Whether or not these people choose to use a recruiter is heavily influenced by the firm’s employment brand. And the employment brand is in turn heavily influenced by the experiences of previous candidates – according to a survey of 180,000 candidates, 82% of those who rated their experience with a recruiter as 5-star were ‘extremely likely’ to refer other candidates to the same recruiter. But on the flipside, those who have a negative experience are generally even more likely to actively discourage anyone from using your firm.

What does your recruiting firm stand for? What sets you apart from your competitors? To play to your strengths, you must first define them.

So how do you ensure that your reputation is one synonymous with quality?

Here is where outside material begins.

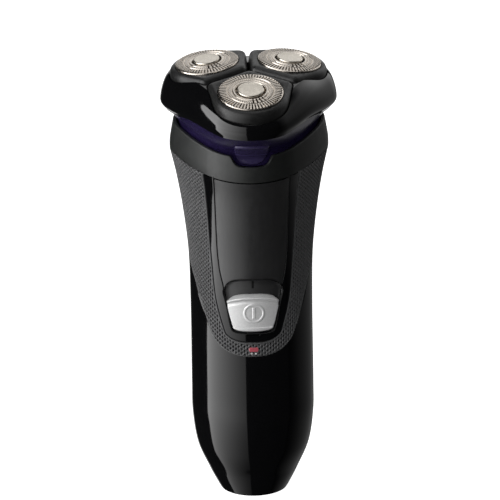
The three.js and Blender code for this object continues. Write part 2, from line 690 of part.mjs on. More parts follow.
/** Pod seen from above in its own frame; grow adds clearance all round. */
function podOutline(grow) {
  const apex = (POD_GAP - grow) / Math.sin(Math.PI / 3);
  const half = POD_CORNER + grow * 0.6;
  const cornerR = apex + half / Math.tan(Math.PI / 3);
  const radius = POD_ROUND + grow;
  const centreR = POD_RADIUS + 0.4;
  const [dx, dy] = [cornerR - centreR, half];
  const touch = Math.atan2(dy, dx) - Math.acos(radius / Math.hypot(dx, dy));
  const local = (r, x) => [x, POD_RADIUS - r];
  const arc = Array.from({ length: 13 }, (_, i) => {
    const angle = touch - (2 * touch * i) / 12;
    return local(centreR + radius * Math.cos(angle), radius * Math.sin(angle));
  });
  return [local(apex, 0), local(cornerR, -half), ...arc.reverse(), local(cornerR, half)];
}

function podPocket(matrix) {
  return moved(slab(podOutline(0.55), POD_BOTTOM - 1.4, 8), matrix);
}

/** Space inside the skirt, in the head's frame. */
function skirtSpace(shrink) {
  const [bottom, wide, edge, top] = SKIRT;
  const lowered = ([z, ...rest], dz) => [z + dz, ...rest];
  const rings = [lowered(bottom, -3), bottom, wide, lowered(edge, -1.2), lowered(top, -1.8)];
  return throughHead(loft(rings, -SKIRT_WALL - shrink));
}

function makeSkirt() {
  let body = throughHead(loft(SKIRT)).subtract(skirtSpace(0));
  const knuckle = crossRod('x', HINGE_KNUCKLE, -HINGE_HALF, HINGE_HALF, HINGE);
  const web = box([-HINGE_HALF, 22.4, HINGE.z], [HINGE_HALF, HINGE.y + 1.2, HINGE.z + 4]);
  const notch = box([-EAR_END - GAP, 16, 140], [EAR_END + GAP, 30, HINGE.z + HINGE_KNUCKLE + GAP]);
  body = body.subtract(throughHead(notch)).add(throughHead(knuckle)).add(throughHead(web));
  body = body.subtract(throughHead(hingeBore()));
  for (const { matrix } of pods) {
    const axle = crossRod('x', TRUNNION + GAP, -TRUNNION_END - GAP, TRUNNION_END + GAP, PIVOT, 8);
    body = body.subtract(podPocket(matrix)).subtract(moved(axle, matrix));
  }
  part(head, 'head_skirt', body, 'gloss');
}

function makeCarrier() {
  let body = levels(CARRIER_BOTTOM, CARRIER_TOP);
  for (const { matrix } of spindles) {
    body = body.subtract(moved(rod(9, -20, 0), matrix));
  }
  body = body.add(rod(1.6, CARRIER_BOTTOM, CARRIER_HUB_TOP, 12));
  for (const { matrix } of pods) {
    for (const side of [-1, 1]) {
      const [inner, outer] = CARRIER_POST.map((v) => v * side);
      const post = box([Math.min(inner, outer), -1.8, -10], [Math.max(inner, outer), 1.4, -4.4]);
      const eye = crossRod('x', TRUNNION + GAP, -16, 16, PIVOT, 8);
      body = body.add(moved(post, matrix)).subtract(moved(eye, matrix));
    }
  }
  const lower = new THREE.Matrix4().makeTranslation(0, 0, -CARRIER_DROP);
  part(head, 'head_carrier', body.intersect(moved(skirtSpace(GAP), lower)), 'inner');
}

function makePod({ side, around, frame }) {
  head.add(around);
  let cover = slab(podOutline(0), POD_BOTTOM, POD_TOP);
  cover = cover.subtract(slab(podOutline(-POD_WALL), POD_BOTTOM - 1, POD_TOP - 1.4));
  cover = cover.subtract(rod(FOIL_OPENING, -8, 1));
  for (const sign of [-1, 1]) {
    const [near, far] = [12.6, TRUNNION_END].map((v) => v * sign);
    cover = cover.add(crossRod('x', TRUNNION, Math.min(near, far), Math.max(near, far), PIVOT, 8));
  }
  part(frame, `pod_${side}`, cover, 'pod');

  const foil = turned([
    [5.3, 0.3], [FOIL_RADIUS - 0.3, 0.3], [FOIL_RADIUS, 0],
    [FOIL_RADIUS, -2.3], [11.9, -2.3], [11.9, -3], [10.9, -3], [10.9, -0.1], [5.3, -0.1],
  ]);
  part(frame, `foil_${side}`, foil, 'steel');
  const cap = turned([[0, -0.9], [CAP_RADIUS, -0.9], [CAP_RADIUS, 0.5], [4.2, 1], [0, 1]]);
  part(frame, `foil_cap_${side}`, cap, 'steel');

  const socket = turned([[0, -7], [3.9, -7], [3.9, -5.7], [1.4, -3.3], [0, -3.3]], 6);
  let cutter = rod(4.7, -5.7, -3.2, 12).add(rod(2.6, -3.4, -1.3, 12)).subtract(socket);
  cutter = cutter.add(ring(4.2, 10.4, -4.2, -3.4));
  for (let i = 0; i < BLADES; i += 1) {
    const turn = new THREE.Matrix4().makeRotationZ((2 * Math.PI * i) / BLADES);
    cutter = cutter.add(moved(box([6, -0.4, -3.6], [10.4, 0.4, -0.5]), turn));
  }
  part(frame, `cutter_${side}`, cutter, 'steel');

  let keeper = ring(10.6, 11.5, -5.9, -4.8).add(ring(5.2, 6.2, -5.9, -4.8, 9));
  for (let i = 0; i < 3; i += 1) {
    const turn = new THREE.Matrix4().makeRotationZ((2 * Math.PI * (i + 0.25)) / 3);
    keeper = keeper.add(moved(box([5.6, -0.8, -5.9], [11, 0.8, -4.8]), turn));
  }
  part(frame, `cutter_retainer_${side}`, keeper, 'pod');
}

// ---------------------------------------------------------------- assembly

makeHandleShells();
makeInlays();
makeCollar();
makeSlider();
makeElectronics();
makeChassis();
makeCells();
makeInlet();
makeScrews();
makeNeck();
makeButton();
makeReleaseSpring();
makeDrive();
makeGearPlate();
makeMotor();
makeSkirt();
makeCarrier();
pods.forEach(makePod);

export default shaver;
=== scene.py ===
"""Three-head rotary electric shaver: the fine surfaces, materials, light and camera.

Lengths are worked out in millimetres and turned into metres when a mesh is made.
The handle, collar, neck and skirt are lofts through stations, like the CAD parts.
"""

import json
import math

import bpy
import numpy as np
from mathutils import Matrix, Vector


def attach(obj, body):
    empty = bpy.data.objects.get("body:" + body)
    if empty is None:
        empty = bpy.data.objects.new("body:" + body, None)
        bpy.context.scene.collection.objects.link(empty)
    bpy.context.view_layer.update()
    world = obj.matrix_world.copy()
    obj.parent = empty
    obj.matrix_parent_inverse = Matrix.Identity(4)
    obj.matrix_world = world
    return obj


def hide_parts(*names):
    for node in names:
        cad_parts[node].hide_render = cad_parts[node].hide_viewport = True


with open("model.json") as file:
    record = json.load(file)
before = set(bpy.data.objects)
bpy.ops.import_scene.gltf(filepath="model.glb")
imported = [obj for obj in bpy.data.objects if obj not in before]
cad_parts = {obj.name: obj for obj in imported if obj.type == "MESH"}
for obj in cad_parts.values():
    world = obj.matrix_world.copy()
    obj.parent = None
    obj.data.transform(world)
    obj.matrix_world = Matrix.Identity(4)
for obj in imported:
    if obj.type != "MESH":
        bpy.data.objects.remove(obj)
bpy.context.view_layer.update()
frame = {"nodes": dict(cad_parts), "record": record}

MM = 0.001
NODES = frame["nodes"]

# ---- driving dimensions (mm)

# A section is four arcs a side, by the direction that their outward normals face.
FRONT_END, SIDE_END, CORNER_END = (math.radians(v) for v in (50, 66, 160))

# Stations: z, y of the widest line, tilt, half width, front ratio, side ratio, depth scale.
# The head's add how far a section rises in the valleys beside the front pod, and how far it
# dips behind the gap between the rear pods.
HANDLE = [
    [0, -0.6, 0, 12.8, 1, 1, 0.98], [2, -0.3, 0, 14, 1, 1, 0.96], [8, 0, 0, 17, 1, 1, 0.91],
    [18, 0, 0, 21.1, 1, 1.1, 0.88], [30, 0, 0, 22.8, 1, 1.3, 0.88],
    [42, 0, 0, 22.9, 1.1, 1.6, 0.86], [70, 1, 0, 22.7, 1.2, 2, 0.85],
    [92, 2, 1, 23, 1.3, 3, 0.87], [108, 3, 4, 24.6, 1.35, 4, 0.9],
    [121, 4, 8, 26.7, 1.4, 4.7, 0.94], [131.5, 4.6, 13, 29, 1.4, 5.2, 0.97],
]
COLLAR = [
    [131.8, 4.6, 13, 29, 1.4, 5.2, 0.97], [135.2, 4.1, 13.5, 28.8, 1.4, 5.2, 0.97],
    [142.3, 2.6, 16, 27.5, 1.4, 5.2, 0.97],
]
NECK = [
    [136.5, 3.9, 13.5, 25, 1.4, 5.2, 0.97], [142.5, 2.7, 16, 25.6, 1.4, 5.2, 0.97],
    [146, 4.2, 4.8, 28.7, 1, 7.2, 1.08, 1.4],
]
PLUG = [[145, 4.2, 4.8, 27.3, 1, 7.2, 1.07], [158, 1.6, 13, 26.6, 1, 7.2, 1.04]]
SKIRT = [
    [146.7, 3.9, 5, 30.2, 1, 7.2, 1.066, 1.4], [149.9, 3.4, 6.2, 32, 1, 7.2, 1, 1.6],
    [157.2, 1.6, 13, 29.9, 1, 7.2, 1.02, 2.1, 0.9], [160.4, 0.9, 13, 25, 1, 7.2, 1.02, 2.4, 2.6],
]
VALLEY = (20.5, -18.6, 11)  # x and y where a section rises, on both sides, and how wide
REAR_DIP = (0, 17, 5.5)  # x and y where it dips, and how wide
SPLIT_Y = 3
SPLIT_HALF = 0.12

HEAD_TILT = math.radians(13)
HEAD_CENTRE = (0, -8, 161.6)
POD_TILT = math.radians(7)
POD_RADIUS = 17.2
POD_GAP = 0.75
POD_CORNER = 15.4
POD_ROUND = 13.4
POD_SIDES = {"front": 0, "left": 240, "right": 120}
FOIL_OPENING = 11.65
HINGE = (0, 25, 147.8)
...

  • Get a sense of your current employment brand: Through social media, Google, Glassdoor or a professional monitoring firm, you can quickly gain an understanding of your firm’s reputation, and where it stands amongst its competitors.
  • Define your employment brand: What does your recruiting firm stand for? What sets you apart from your competitors? To play to your strengths, you must first define them.
  • Use social media to spread the good word about your firm: According to CareerArc, 62% of jobseekers use social media to evaluate a potential employer’s brand. Use social media to give potential candidates an inside look at your operations, broadcast candidate success stories, and align yourself with industry influencers.
  • Tie recruiter performance to candidate experience: Incentivizing recruiter performance is the quickest way to improve it. By rewarding the delivery of great candidate experiences, a firm’s employment brand will quickly and markedly improve.

It’s a candidate-driven market. They aren’t dancing for you any more – you’re dancing for them. It’s not easy to be a successful recruiter in such a climate, but those who offer the finest candidate experience possible have a greater chance of doing so than anyone else.